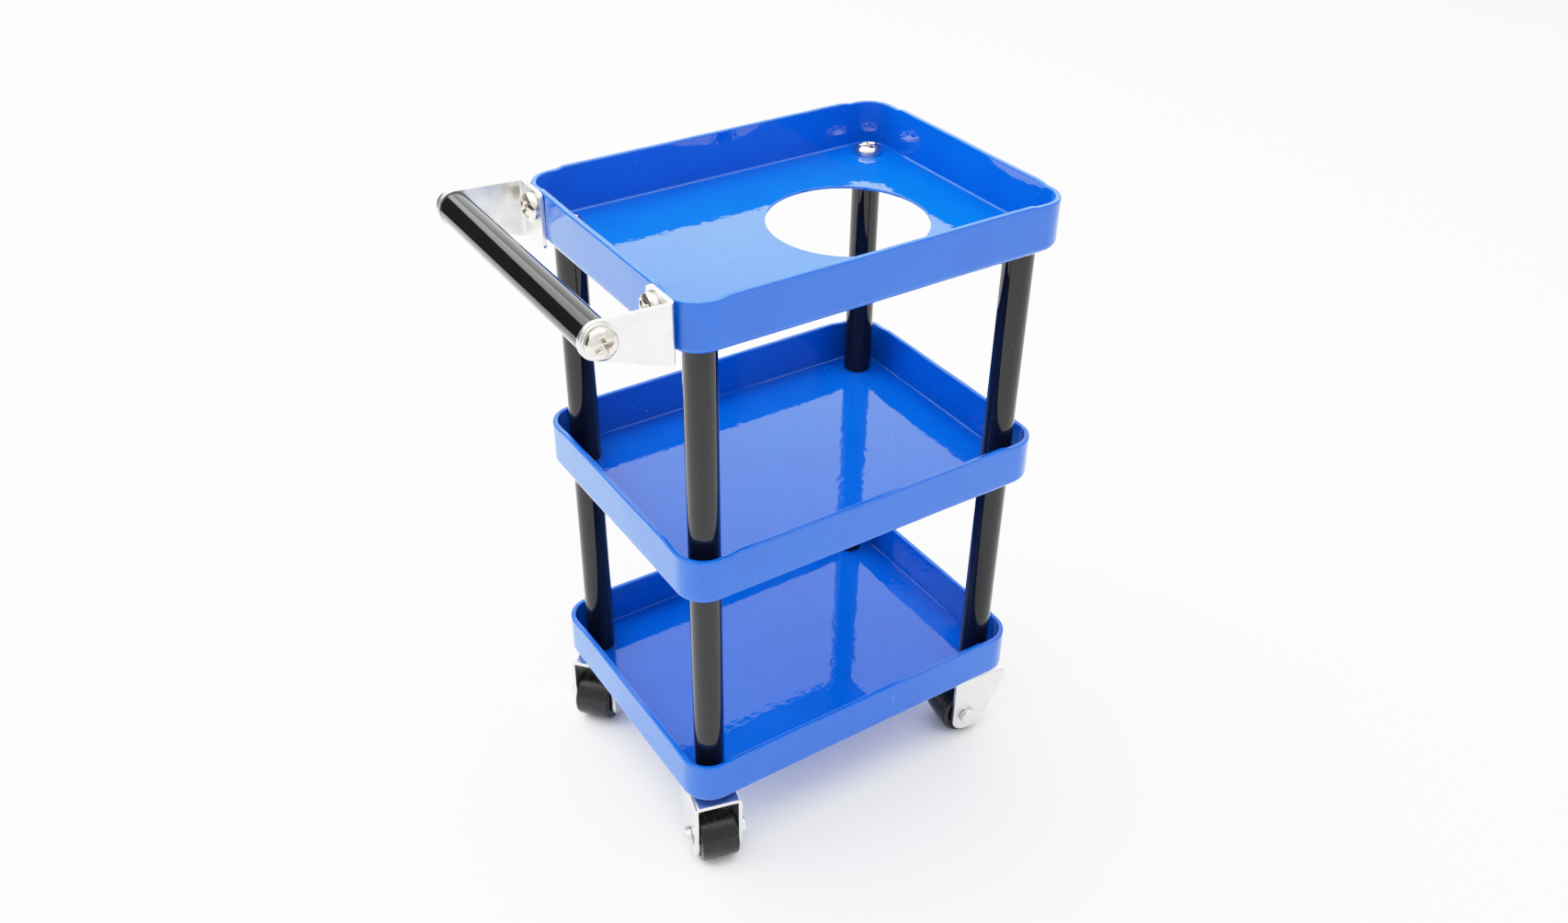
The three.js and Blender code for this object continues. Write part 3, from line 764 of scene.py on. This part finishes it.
def add_casters():
    """The four casters, each turned about its swivel so that its axle lies where the frame has it."""
    fork, wheel, rivet, bush = fork_mesh(), wheel_mesh(), rivet_mesh(), bush_mesh()
    screw = screw_mesh("caster_screw", size_mm("caster_screw_rear_right").z - SCREW_HEAD_HEIGHT)
    for corner in CORNERS:
        swivel = Vector(JOINTS[f"swivel_{corner}"]["pos_m"])
        spin = Vector(JOINTS[f"wheel_spin_{corner}"]["pos_m"])
        trail = math.atan2(spin.y - swivel.y, spin.x - swivel.x)
        stand = Matrix.Translation((swivel.x, swivel.y, 0)) @ Matrix.Rotation(trail, 4, "Z")
        across = Matrix.Translation(axle_place(corner) * MM) @ Matrix.Rotation(QUARTER, 4, "X")
        add_piece(f"caster_fork_{corner}", fork, ZINC, stand)
        add_piece(f"caster_wheel_{corner}", wheel, WHEEL, stand @ across, keeps_axes=True)
        add_piece(f"caster_axle_{corner}", rivet, ZINC, stand @ across)
        add_piece(f"caster_bush_{corner}", bush, ZINC, stand)
        head_down = Matrix.Rotation(2 * QUARTER, 4, "X")
        under = upright(0, 0, CASTER_SCREW_HEAD + SCREW_HEAD_HEIGHT)
        add_piece(f"caster_screw_{corner}", screw, NICKEL, stand @ under @ head_down)


# Studio

def studio_sheet(name, corners, colour, roughness):
    """A flat matt sheet of the studio, which isn't part of the cart."""
    mesh = bpy.data.meshes.new(name)
    mesh.from_pydata(corners, [], [(0, 1, 2, 3)])
    sheet = bpy.data.objects.new(name, mesh)
    bpy.context.scene.collection.objects.link(sheet)
    material = bpy.data.materials.new(name)
    material.use_nodes = True
    shader = material.node_tree.nodes["Principled BSDF"]
    shader.inputs["Base Color"].default_value = colour
    shader.inputs["Roughness"].default_value = roughness
    mesh.materials.append(material)
    return sheet


def add_floor():
    """A wide pale floor."""
    half = 3.0
    corners = [(-half, -half, 0), (half, -half, 0), (half, half, 0), (-half, half, 0)]
    studio_sheet("floor", corners, (0.86, 0.86, 0.855, 1), 0.9)


def add_dark_card():
    """A black card, seen only as the dark streak along the handle's gloss."""
    half, height = 0.45, 0.42
    corners = [(-half, 0, 0), (half, 0, 0), (half, 0, height), (-half, 0, height)]
    card = studio_sheet("dark_card", corners, (0.02, 0.02, 0.02, 1), 1.0)
    card.matrix_world = Matrix.Translation((-0.36, 0.33, 0.001)) @ Matrix.Rotation(QUARTER / 2, 4, "Z")
    card.visible_camera = False
    card.visible_diffuse = False
    card.visible_shadow = False


def add_softbox(name, place, target, size, watts):
    """A square soft light that faces its target and isn't seen itself."""
    light = bpy.data.lights.new(name, "AREA")
    light.shape = "SQUARE"
    light.size = size
    light.energy = watts
    lamp = bpy.data.objects.new(name, light)
    bpy.context.scene.collection.objects.link(lamp)
    lamp.location = place
    lamp.rotation_euler = (Vector(target) - Vector(place)).to_track_quat("-Z", "Y").to_euler()
    lamp.visible_camera = False


def light_room():
    """A white room that is brightest behind the cart."""
    world = bpy.data.worlds.new("white_room")
    bpy.context.scene.world = world
    world.use_nodes = True
    tree = world.node_tree
    direction = add_node(tree, "ShaderNodeTexCoord").outputs["Generated"]
    behind = Vector((0.47, 0.88, 0.05)).normalized()
    facing = add_node(tree, "ShaderNodeVectorMath", {0: direction, 1: behind}, operation="DOT_PRODUCT")
    dimmest, brightest = 1.15, 2.6
    strength = ranged(tree, facing.outputs["Value"], 0.6, 0.92, dimmest, brightest)
    background = tree.nodes["Background"]
    background.inputs["Color"].default_value = (1, 1, 1, 1)
    tree.links.new(strength, background.inputs["Strength"])
    add_softbox("rear_left", (-0.38, 0.50, 0.60), (-0.08, 0.08, 0.0), 1.1, 11.0)
    add_softbox("overhead", (0.10, -0.05, 0.82), (0.0, 0.0, 0.0), 0.8, 5.0)


def add_camera():
    """The camera of the photograph: a little left of the rear corner, looking down on the trays."""
    azimuth, elevation, roll = (math.radians(a) for a in (-33.51, 34.44, 0.91))
    place = Matrix.Translation((-0.13157, -0.19667, 0.23153))
    level = math.cos(elevation)
    back = Vector((math.sin(azimuth) * level, -math.cos(azimuth) * level, math.sin(elevation)))
    right = Matrix.Rotation(roll, 3, back) @ Vector((math.cos(azimuth), math.sin(azimuth), 0))
    up = back.cross(right)
    camera = bpy.data.objects.new("camera", bpy.data.cameras.new("camera"))
    bpy.context.scene.collection.objects.link(camera)
    camera.matrix_world = place @ Matrix((right, up, back)).transposed().to_4x4()
    camera.data.sensor_width = 36
    camera.data.lens = 32.2
    camera.data.clip_start = 0.01
    bpy.context.scene.camera = camera


def expose():
    """A photographic response: true tones up to middle grey, then a long soft shoulder to white."""
    white = 5.0
    knee, room = 0.45, 0.5

    def response(light):
        if light < knee:
            return light
        return knee + (1 - knee) * (1 - math.exp(-(light - knee) / room))

    settings = bpy.context.scene.view_settings
    settings.view_transform = "Standard"
    settings.use_curve_mapping = True
    mapping = settings.curve_mapping
    mapping.white_level = (white, white, white)
    curve = mapping.curves[3]
    curve.points[0].location = (0, 0)
    curve.points[1].location = (1, response(white))
    for light in (0.2, 0.45, 0.7, 1.0, 1.4, 2.0, 3.0, 4.0):
        curve.points.new(light / white, response(light))
    mapping.update()


add_trays()
add_columns()
add_handle()
add_casters()
add_floor()
add_dark_card()
light_room()
add_camera()
expose()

-=-=-=-=-

Show every line that contains the word "part".

The three.js and Blender code for this object continues. Write part 3, from line 764 of scene.py on. This part finishes it.
    """A flat matt sheet of the studio, which isn't part of the cart."""